Biography Citation for the Reginald Fessenden Award
Contributed by J. E. White
The Society of Exploration Geophysicists honors John William Miller with the Fessenden Award for 1978, in recognition of his imagination and inventiveness in developing multiplexed telemetry in field seismic systems. His many friends join in congratulating Jay Miller on this occasion, well aware of his many other contributions to seismic field techniques and his unfailing support of the SEG.
J. W. Miller is a graduate of Rice University, with a Master's degree in electrical engineering and physics. After completing his naval service as a lieutenant in the U.S. Naval Reserve, he began his professional career on a Magnolia seismic crew in 1948. In 1953, he helped organize Globe Exploration Company, Inc., and under his leadership as president, the company gained an industry-wide reputation for state-of-the-art instrumentation and field procedures. After five years as a subsidiary of Shell Oil
Company, Globe Exploration was acquired in 1969 by Mr. Miller and associates and reorganized as Globe Universal Sciences, Inc. In 1976, Mr. Miller acquired full ownership of the subsidiary of Globe Universal Sciences known as GUS Manufacturing, Inc., which in 1977 became a wholly owned subsidiary of the Anaconda Company. Under Mr. Miller's management as President and Chief Executive Officer, GUS Manufacturing has developed and now markets the twin-lead telemetry system which is primarily being honored by this Fessenden Award.

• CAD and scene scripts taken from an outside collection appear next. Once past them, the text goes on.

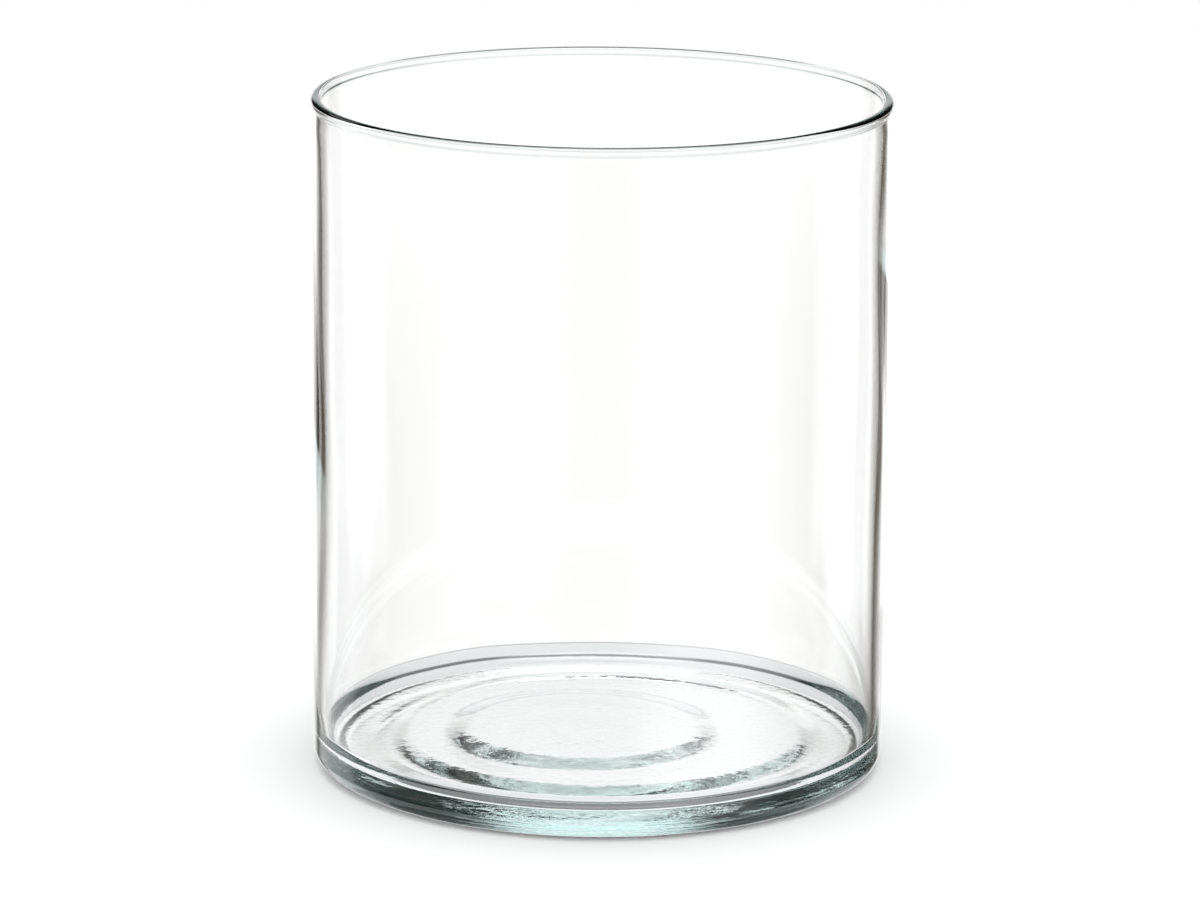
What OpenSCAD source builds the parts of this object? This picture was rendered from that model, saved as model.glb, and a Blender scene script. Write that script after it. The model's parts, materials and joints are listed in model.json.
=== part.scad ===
// Clear glass cylinder vase, one continuous piece of glass: a straight inside wall, an outside
// that thickens slightly towards the base, a rounded rim bead, and a thick base. The inside floor
// rises towards the middle in two shallow terraces, and the under side is hollowed slightly, so
// that the vase stands on a flat ring inside its rounded heel.
// The origin is at the middle of the resting face, and +Z points out of the mouth.

/* [Body] */
// Height from the resting face to the top of the rim
vase_h = 150; // [90:1:300]
// Diameter of the outside at the base and around the rim bead
vase_d = 127; // [120:1:200]

/* [Wall] */
// Thickness of the wall just above the base, and of the rim bead
wall_t = 2.3; // [2:0.1:4]
// How much thinner the wall is just below the rim bead
wall_taper = 0.5; // [0.1:0.1:0.8]

/* [Base] */
// Height of the inside floor above the resting face, beside its corner
floor_h = 5; // [4:0.1:12]
// Width of the rounded corner between the inside floor and the wall
corner_w = 6; // [3:0.5:8]
// Height of that corner
corner_h = 5; // [2:0.5:10]
// Diameter of the outer terrace, at the middle of its slope
outer_terrace_d = 93; // [76:1:98]
// Height of the outer terrace above the floor beside the corner
outer_terrace_h = 1; // [0.2:0.1:1.5]
// Diameter of the inner terrace, at the middle of its slope
inner_terrace_d = 57; // [24:1:74]
// Height of the inner terrace above the outer one
inner_terrace_h = 0.9; // [0.2:0.1:1.5]
// Diameter of the hollow under the base, at the middle of its slope
hollow_d = 97; // [60:1:104]
// Height of the hollow above the resting face
hollow_h = 0.6; // [0.2:0.1:1.5]
// Width of the slope at the edge of each terrace and of the hollow
slope_w = 8; // [4:1:9]
// Radius of the rounded heel around the outside of the base
heel_r = 4; // [1:0.5:7]

/* [Hidden] */

ARC_STEPS = 12;

outer_r = vase_d / 2;
inner_r = outer_r - wall_t;
neck_r = outer_r - wall_taper;
bead_r = wall_t / 2;
bead_x = inner_r + bead_r;
bead_z = vase_h - bead_r;
bead_start = -acos((neck_r - bead_x) / bead_r);
half_slope = slope_w / 2;

// Points of an elliptical arc about (x, z), from one angle to another
function arc(x, z, across, up, from, to) = [
    for (i = [0 : ARC_STEPS])
        let (a = from + (to - from) * i / ARC_STEPS)
        [x + across * cos(a), z + up * sin(a)]
];

// The under side: the hollow, then the slope down to the standing ring
function under_side() = [
    [0, hollow_h],
    [hollow_d / 2 - half_slope, hollow_h],
    [hollow_d / 2 + half_slope, 0]
];

// The outside: the heel, then the wall up to the rim bead, and over the bead to the inside
function heel() = arc(outer_r - heel_r, heel_r, heel_r, heel_r, -90, 0);
function rim() = arc(bead_x, bead_z, bead_r, bead_r, bead_start, 180);

// One slope of the inside floor, going inwards and up
function slope(diameter, low, high) = [
    [diameter / 2 + half_slope, low],
    [diameter / 2 - half_slope, high]
];

// The inside: down the wall, round the corner and in over the two terraces
function inside() =
    let (outer_z = floor_h + outer_terrace_h, inner_z = outer_z + inner_terrace_h)
    concat(
        arc(inner_r - corner_w, floor_h + corner_h, corner_w, corner_h, 0, -90),
        slope(outer_terrace_d, floor_h, outer_z),
        slope(inner_terrace_d, outer_z, inner_z),
        [[0, inner_z]]
    );

module vase() {
    color([0.86, 0.93, 0.92, 0.35])
        rotate_extrude($fn = 160)
            polygon(concat(under_side(), heel(), rim(), inside()));
}

vase();
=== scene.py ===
"""Looks for a clear glass cylinder vase: one uneven, fire-polished piece of soda-lime glass."""
import json
import math

import bpy
import numpy as np
from mathutils import Matrix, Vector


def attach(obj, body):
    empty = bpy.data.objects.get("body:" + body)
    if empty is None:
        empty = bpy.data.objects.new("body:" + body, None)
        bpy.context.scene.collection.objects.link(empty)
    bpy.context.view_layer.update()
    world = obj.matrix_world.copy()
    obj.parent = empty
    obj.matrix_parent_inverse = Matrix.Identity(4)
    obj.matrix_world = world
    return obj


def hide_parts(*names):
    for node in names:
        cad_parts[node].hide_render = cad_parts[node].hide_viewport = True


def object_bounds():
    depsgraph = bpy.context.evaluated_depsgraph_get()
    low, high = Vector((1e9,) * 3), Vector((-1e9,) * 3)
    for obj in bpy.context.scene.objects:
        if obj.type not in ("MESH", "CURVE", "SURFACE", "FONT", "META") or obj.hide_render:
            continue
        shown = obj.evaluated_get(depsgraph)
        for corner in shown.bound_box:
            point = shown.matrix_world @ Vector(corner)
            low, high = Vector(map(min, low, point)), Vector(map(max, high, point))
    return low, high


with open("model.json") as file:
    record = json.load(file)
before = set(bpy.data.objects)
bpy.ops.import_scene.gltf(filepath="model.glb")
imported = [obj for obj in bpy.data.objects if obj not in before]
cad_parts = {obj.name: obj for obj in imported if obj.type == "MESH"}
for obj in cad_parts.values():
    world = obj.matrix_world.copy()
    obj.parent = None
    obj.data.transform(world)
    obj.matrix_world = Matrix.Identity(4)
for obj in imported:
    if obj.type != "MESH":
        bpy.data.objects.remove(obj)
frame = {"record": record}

MM = 0.001
cad_lo, cad_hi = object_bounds()
OUTER_R = (cad_hi.x - cad_lo.x) / 2 / MM       # the glass is worked out in millimetres
HEIGHT = (cad_hi.z - cad_lo.z) / MM
inside_mount = next(m for m in frame["record"]["mounts"] if m["name"] == "inside")
INNER_R = inside_mount["dims"]["r_mm"]

# ---------------------------------------------------------------- the glass
WALL_TAPER = 0.45         # how much thinner the wall is below the rim than at the base, before OUTER_INSET
BEAD_R = (OUTER_R - INNER_R) / 2
HEEL_R = 4.0
CORNER_W, CORNER_H = 6.0, 5.0      # the soft corner between the inside wall and the floor
FLOOR_H = 5.0
# Each step down in the inside floor: radius, width of its slope, height, shift to the left
TERRACES = (
    (14.0, 6.0, 0.12, 5.0),
    (28.5, 8.0, 0.9, 3.5),
    (46.5, 8.0, 1.05, -1.0),
)
RECESS = (48.5, 8.0, 0.6)   # the shallow hollow under the base: radius, width of its slope, height
BEAD_START = -50          # angle at which the rim bead leaves the outside wall, in degrees
BEAD_GAP = 0.6            # how far below the bead the last point of the plain wall lies
HEEL_GAP = 0.3            # flat ring left between the last point of the under side and the heel
MIDDLE_R = 0.5            # radius at which the rings stop and a fan closes the middle

# How many points each stretch of the section has, and how many go round the vase
UNDER_POINTS = 62
HEEL_POINTS = 16
OUTSIDE_POINTS = 24
BEAD_OUTER_POINTS = 14
BEAD_INNER_POINTS = 9
INSIDE_POINTS = 32
CORNER_POINTS = 18
FLOOR_POINTS = 72
AROUND = 400

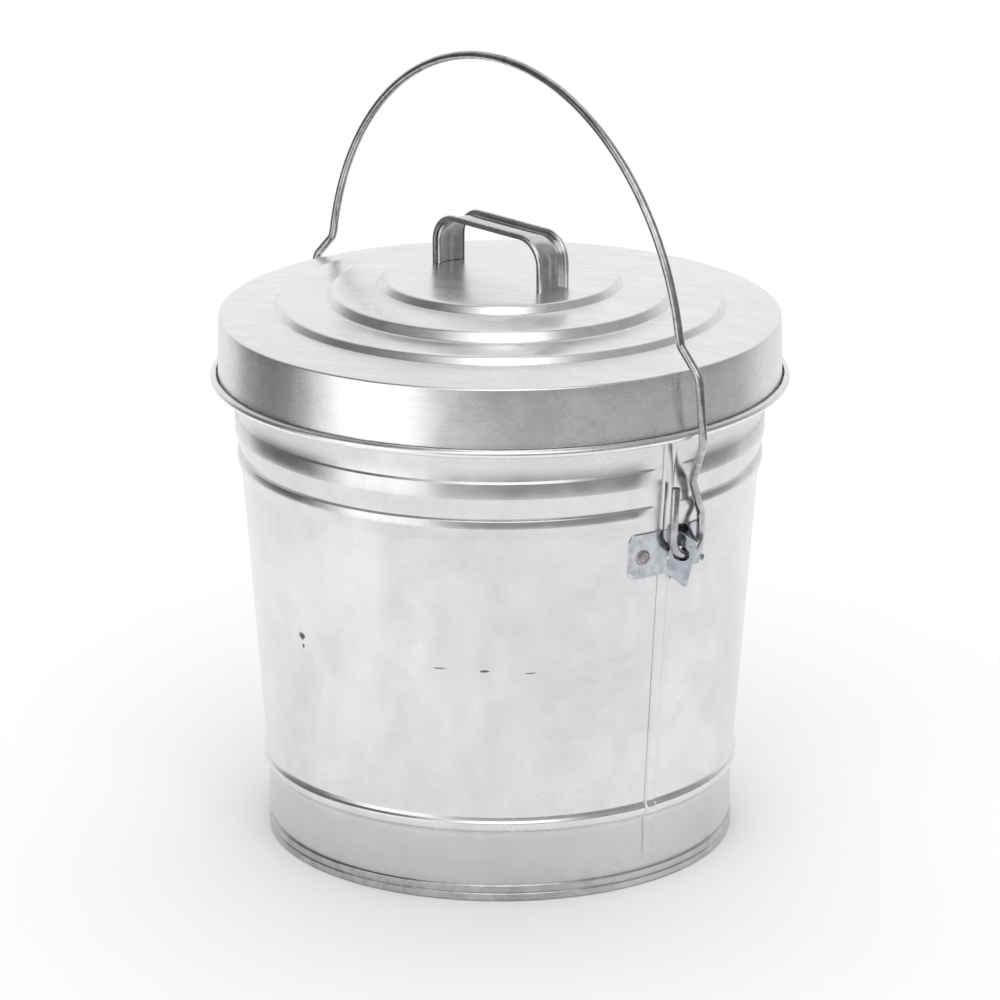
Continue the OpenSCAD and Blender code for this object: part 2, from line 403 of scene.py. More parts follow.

Jay Miller has accumulated more than 20,000 hours of flying time in the process of flying payroll out to Globe crews in the early days, inspecting terrain for geophysical operations in Alaska, and commuting to Houston, Midland, and El Paso from his ranch near Carlsbad, New Mexico. Jay and Patricia Miller have generously opened Washington Ranch to guests from many countries, to friends throughout the oil business, to educators, and student groups, to geologists on field short courses, far exceeding the legendary West Texas hospitality. In addition to serving as the base for Miller's geophysical business, Washington Ranch produces oil, gas, and Charolais cattle. In the course of his business, Miller travels extensively in Africa, Europe, and the Middle and Far East, as well as the Western Hemisphere.
In 1948, Jay Miller's thesis at Rice University dealt with the characteristics of seismic reflections from gas reservoirs which are now generally known as Bright Spots. In the early 1950's, Globe crews with 48 channels of broad band instruments showed that "absurdly large" shot and geophone patterns could get data in the Delaware basin, where earlier efforts had failed. In 1956, all Globe contract crews began recording the horizontal stacking (CDP). In 1962, the Globe analog processing center was operating with computer controlled settings of all parameters, and in 1965, Globe received the first nonmilitary IBM 360 and used it for general purpose seismic processing. Subsequently, Globe personnel were involved in the first general solution migration program. Although the Fessenden Award appropriately honors J. W. Miller for his part in the development of seismic telemetry, it is clear that he has consistently anticipated valid industry needs and has made early contributions to the implementation of new techniques to meet these needs.
In addition to providing seismic crews with state-of-the-art instrumentation and capabilities, Miller's innovative leadership and personal example of complete dedication to the task at hand have done much to continuously redefine state-of-the-art in geophysical exploration.